Questa esigenza sta molto a cuore ai sindacati. «Negli incontri precedenti – spiega Domenico Proietti, segretario confederale Uil, – abbiamo illustrato al governo tutte le nostre proposte, tra cui la proroga dell’ampiamento della platea delle categorie dell’Ape sociale, la proroga di Opzione Donna, il completamento della salvaguardia degli esodati, il rafforzamento della quattordicesima e la promozione delle adesioni ai fondi pensione». Altro tema caro ai sindacati quello del sostegno ai giovani con la creazione di una pensione di garanzia in grado di contrastare salari bassi, carriere discontinue e disoccupazione: un mix di elementi che, proiettati negli anni a venire, renderanno le pensioni sempre più misere. Secondo i dati del Censis, fra 30 anni, saranno 5,7 milioni coloro che potrebbero trovarsi sotto la soglia di povertà e per evitarlo si sta cercando di costruire una misura in grado di garantire assegni dignitosi anche a chi ha buchi contributivi derivanti da carriere discontinue.
 

GLI OBIETTIVI

L’obiettivo della pensione di garanzia giovani è quello di garantire anche a chi è entrato nel mondo del lavoro dopo il 1996 (quando è stato introdotto il sistema contributivo per tutti) un assegno previdenziale che non sia calcolato soltanto sui contributi effettivamente versati ma anche su una contribuzione figurativa per i periodi discontinui e di formazione, oltre ai periodi di disoccupazione involontaria.
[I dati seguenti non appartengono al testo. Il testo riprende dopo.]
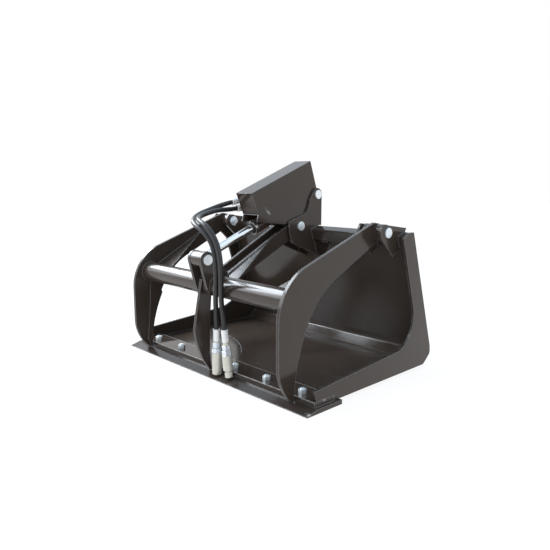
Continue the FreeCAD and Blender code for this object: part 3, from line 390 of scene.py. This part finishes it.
def scuff_mask(tree, place, grain, centre, axis, length, width):
    """Mask of a short scuffed streak round a point of the surface."""
    offset = vectors(tree, "SUBTRACT", place, centre)
    along = vectors(tree, "DOT_PRODUCT", offset, Vector(axis).normalized())
    reach = vectors(tree, "LENGTH", offset)
    beside = maths(tree, "SUBTRACT", product(tree, reach, reach), product(tree, along, along))
    u = maths(tree, "DIVIDE", along, length)
    v = maths(tree, "DIVIDE", maths(tree, "SQRT", maths(tree, "MAXIMUM", beside, 0.0)), width)
    radius = maths(tree, "ADD", product(tree, u, u), product(tree, v, v))
    return product(tree, span(tree, radius, 0.1, 1.0, 0.8, 0.0), span(tree, grain, 0.38, 0.62, 0.0, 1.0))


def rubbed_and_highlight_mask(tree, place, grain, y, z, reach):
    """Mask of a long edge along X that material slides over: wear, and on the base bar also a painted
    highlight along the edge.
    """
    parts = split(tree, place)
    off_y = maths(tree, "ABSOLUTE", maths(tree, "SUBTRACT", parts["Y"], y))
    off_z = maths(tree, "ABSOLUTE", maths(tree, "SUBTRACT", parts["Z"], z))
    near = span(tree, maths(tree, "ADD", off_y, off_z), reach * 0.4, reach, 1.0, 0.0)
    return product(tree, near, span(tree, grain, 0.30, 0.62, 0.35, 1.0))


def scratch_mask(tree, place, grain, centre, radius, middle, reach):
    """Mask of a thin scratch along a circle on the floor, near one point of it."""
    from_centre, from_middle = [vectors(tree, "DISTANCE", place, (*point, FLOOR_TOP))
                                for point in (centre, middle)]
    off = maths(tree, "ABSOLUTE", maths(tree, "SUBTRACT", from_centre, radius))
    line = span(tree, off, 0.0010, 0.0026, 1.0, 0.0)
    part = span(tree, from_middle, reach * 0.6, reach, 1.0, 0.0)
    return product(tree, line, part, span(tree, grain, 0.35, 0.60, 0.15, 0.9))


# MATERIALS

PAINT_DARK, PAINT_LIGHT = (0.0330, 0.0240, 0.0195), (0.0470, 0.0355, 0.0285)
DUST = (0.120, 0.105, 0.090)
# bluish light grey of the sharp edges: wear from rubbing with a painted highlight
EDGE_WEAR_AND_HIGHLIGHT = (0.500, 0.525, 0.560)
SCUFFED = (0.62, 0.60, 0.58)
# grey of edges and scratches that material rubs; on the base bar's edges it is also a painted highlight
RUBBED_WEAR_AND_HIGHLIGHT = (0.30, 0.29, 0.28)
RUBBER_DARK, RUBBER_LIGHT = (0.0125, 0.0118, 0.0122), (0.030, 0.028, 0.028)


def paint(name, dust, rough, shine=0.31, scuffs=(), rubbed_and_highlit_edges=(), scratches=()):
    """Glossy black powder coat, a little warm: faint orange peel, thin dust, and edges bared by rubbing
    with a painted highlight on them.
    """
    material, tree, shader, place = new_material(name)
    large = noise(tree, place, 5.0, 5.0, 0.6)
    fine = noise(tree, place, 55.0, 6.0, 0.65)
    peel = noise(tree, place, 420.0, 2.0, 0.5)
    normal = rounded_normal(tree, 0.0020)
    lift = split(tree, surface_normal(tree))["Z"]
    colour = blend_colour(tree, large, PAINT_DARK, PAINT_LIGHT)
    # dust lies on faces that look up
    cloud = span(tree, product(tree, fine, large), 0.22, 0.42, 0.0, 1.0)
    dusty = product(tree, span(tree, lift, 0.2, 0.9, 0.15, 1.0), cloud, dust)
    colour = blend_colour(tree, dusty, colour, DUST)
    # painted highlight on the sharp edges, brightest where they look up toward the lights, mixed with wear
    # from rubbing
    edge_wear_and_highlight = product(tree, edge_mask(tree, normal), span(tree, fine, 0.35, 0.7, 0.35, 0.95),
                   span(tree, lift, -0.3, 0.5, 0.75, 1.0))
    colour = blend_colour(tree, edge_wear_and_highlight, colour, EDGE_WEAR_AND_HIGHLIGHT)
    # scuffs, edges that material rubs (with a painted highlight on the base bar) and scratches
    for marks, mask, shade in ((scuffs, scuff_mask, SCUFFED), (rubbed_and_highlit_edges, rubbed_and_highlight_mask, RUBBED_WEAR_AND_HIGHLIGHT),
                               (scratches, scratch_mask, RUBBED_WEAR_AND_HIGHLIGHT)):
        for mark in marks:
            colour = blend_colour(tree, mask(tree, place, fine, *mark), colour, shade)
    tree.links.new(colour, shader.inputs["Base Color"])
    gloss = span(tree, noise(tree, place, 16.0, 4.0, 0.6), 0.3, 0.7, rough - 0.03, rough + 0.04)
    tree.links.new(maths(tree, "ADD", gloss, product(tree, dusty, 0.45)), shader.inputs["Roughness"])
    shader.inputs["Specular IOR Level"].default_value = shine
    shader.inputs["Coat Weight"].default_value = 0.08
    shader.inputs["Coat Roughness"].default_value = 0.05
    bump(tree, shader, peel, 0.06, 0.0004, normal)
    return material


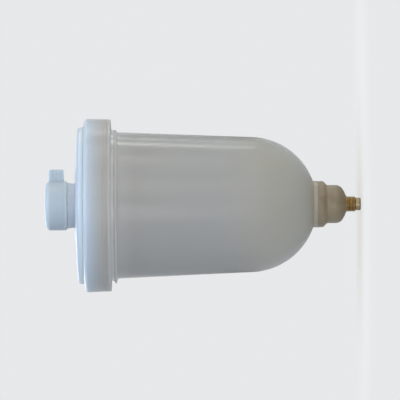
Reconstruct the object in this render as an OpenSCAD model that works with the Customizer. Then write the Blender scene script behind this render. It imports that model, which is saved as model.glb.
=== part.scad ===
// Gravity paint cup with a screw lid and a twist-to-open vent cap.
// The cup hangs upright over a spray gun: +Z points from the outlet to the lid.
// Z = 0 is where the brass nipple leaves the rounded end of the outlet collar.
// Every piece is a revolve of one named profile, with its tabs, keys, ports and ribs cut or added after.

/* [Cup shell] */
// Outer radius of the hemispherical bottom
dome_r = 41.9; // [40:0.1:44]
// Height of the centre of the hemisphere above the collar's end
dome_z = 60.4; // [59:0.1:63]
// Outer radius of the tapered wall just below the neck
wall_top_r = 45.35; // [45:0.05:46.2]
// Height at which the threaded neck starts
neck_z = 142.3; // [138:0.1:142.5]
// Outer radius of the neck, at the root of its thread
neck_r = 46.75; // [46.6:0.05:47.4]
// Height of the open rim
rim_z = 158.4; // [157:0.1:158.5]
// Wall thickness of the shell
cup_wall = 2.2; // [1.6:0.1:2.8]
// Height of the flat inside floor that the lock ring tightens on
floor_z = 24; // [23.6:0.1:25]
// Radius of the boss that the outlet collar seats against
boss_r = 14.4; // [14:0.1:15]
// Height of the face of that boss
boss_z = 18; // [17.6:0.1:18.4]

/* [Outlet collar] */
// Radius of the slim lower drum
drum_r = 11.8; // [11:0.1:12.4]
// Radius of the wide ring under the boss
ring_r = 14.2; // [13.6:0.1:14.3]
// Height where the chamfer between drum and ring starts
chamfer_z = 12.4; // [11.5:0.1:12.8]
// Radius of the large rounding at the collar's end
end_corner = 5.4; // [4.5:0.1:5.6]
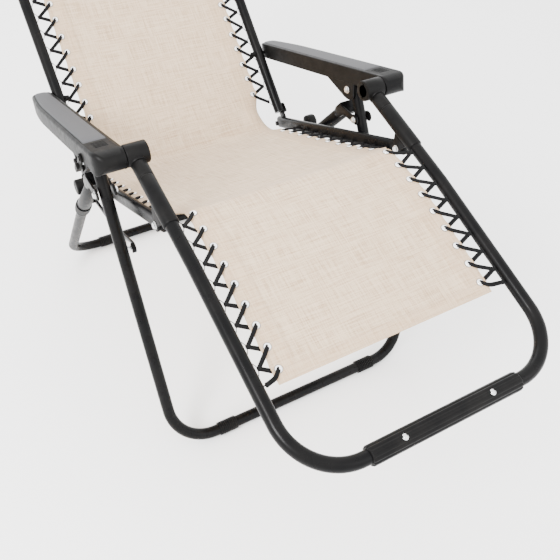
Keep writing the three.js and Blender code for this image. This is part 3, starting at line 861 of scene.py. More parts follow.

La misura scatterebbe nel 2040 e, a grandi linee, si tratterebbe di una integrazione tale da portare la soglia minima di partenza dell’assegno previdenziale oltre la soglia di povertà di 780 euro. Tra i temi sul tappeto in discussione da oggi (oltre a quello centrale del superamento di Quota 100, la cui fase sperimentale terminerà il prossimo anno), c’è la rivalutazione delle pensioni.
 

I TEMPI

Da aprile, dopo ben 8 anni di attesa, una platea di 2,8 milioni di pensionati si è visto riconoscere l’aumento pieno dell’assegno sulla base dell’andamento dell’inflazione: un mini-incremento della rivalutazione per i redditi da pensione tra i 1.522 e i 2.029 euro lordi al mese (tra le tre e le quattro volte il trattamento minimo). Dal 2022 la rivalutazione sarà del 90% per gli assegni tra 2.029 e 2.538 euro al mese e del 75% per tutti gli assegni oltre i 2.538 euro. Insomma il governo, almeno per i pensionati a basso reddito, ha tolto il freno a mano alla macchina dell’indicizzazione all’inflazione ma la marcia, lamentano i sindacati che dunque chiedono a Palazzo Chigi di intervenire, sarà lentissima e non basta a risarcire i soldi perduti a partire dal 2011, quando l’esecutivo Monti mise a dieta i pensionati.